Frequently Asked Questions About EV Charger Compliance

What is the difference between CCS1 and CCS2?

The main difference lies in the AC connector layout. CCS1 combines a Type 1 single-phase AC plug with two DC fast-charge pins, and is used primarily in North America. CCS2 combines a Type 2 three-phase AC plug with two DC fast-charge pins, and is the mandatory standard across the European Union.

Is OCPP compliance mandatory for EV chargers?

While OCPP is not a legislated safety requirement in all countries, it is practically mandatory for commercial projects. Many utilities and government grant programs (such as the NEVI program in the US) require certified OCPP compliance to qualify for funding and ensure interoperability.

What does UL certification mean for EV chargers?

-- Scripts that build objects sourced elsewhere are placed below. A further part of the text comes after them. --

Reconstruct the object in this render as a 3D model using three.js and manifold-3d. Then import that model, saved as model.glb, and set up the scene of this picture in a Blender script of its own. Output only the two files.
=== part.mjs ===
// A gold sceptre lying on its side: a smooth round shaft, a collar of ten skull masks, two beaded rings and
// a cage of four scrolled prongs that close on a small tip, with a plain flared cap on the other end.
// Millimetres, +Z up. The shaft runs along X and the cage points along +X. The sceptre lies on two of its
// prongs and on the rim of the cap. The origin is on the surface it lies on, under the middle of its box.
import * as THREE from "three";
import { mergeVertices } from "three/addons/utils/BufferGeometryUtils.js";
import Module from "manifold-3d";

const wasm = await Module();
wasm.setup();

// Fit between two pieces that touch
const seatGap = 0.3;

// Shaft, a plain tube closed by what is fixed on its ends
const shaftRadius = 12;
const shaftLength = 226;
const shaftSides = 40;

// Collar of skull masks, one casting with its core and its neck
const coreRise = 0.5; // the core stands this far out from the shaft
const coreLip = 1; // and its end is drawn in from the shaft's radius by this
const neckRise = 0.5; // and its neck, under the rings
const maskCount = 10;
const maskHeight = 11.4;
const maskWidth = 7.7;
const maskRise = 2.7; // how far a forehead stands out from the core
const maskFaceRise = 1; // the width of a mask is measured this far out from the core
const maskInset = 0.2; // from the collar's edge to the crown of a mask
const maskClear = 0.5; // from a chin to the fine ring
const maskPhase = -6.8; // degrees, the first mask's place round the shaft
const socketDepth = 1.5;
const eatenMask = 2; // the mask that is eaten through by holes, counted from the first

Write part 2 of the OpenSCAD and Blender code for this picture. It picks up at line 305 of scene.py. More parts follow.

A UL certification indicates that the EV charger has been tested by Underwriters Laboratories and meets stringent electrical safety, fire prevention, and environmental standards. It is required by local building inspectors and insurance companies before installing charging hardware in the US.

How does Germany’s Eichrecht affect EV charger deployment in Europe?

Eichrecht requires that all components of the charging and billing process are transparent and tamper-proof. EV chargers deployed in Germany (and increasingly other EU countries) must use certified meters and secure public-key cryptography to sign charging data packets, allowing drivers to verify their transactions later.

What is the ChaoJi charging standard?

ChaoJi is a next-generation co-developed charging standard by China and Japan. It supports charging speeds up to 900 kW (using liquid-cooled connectors at up to 1,500V and 600A) and is designed to provide a unified, backward-compatible DC charging plug for Asian markets and beyond.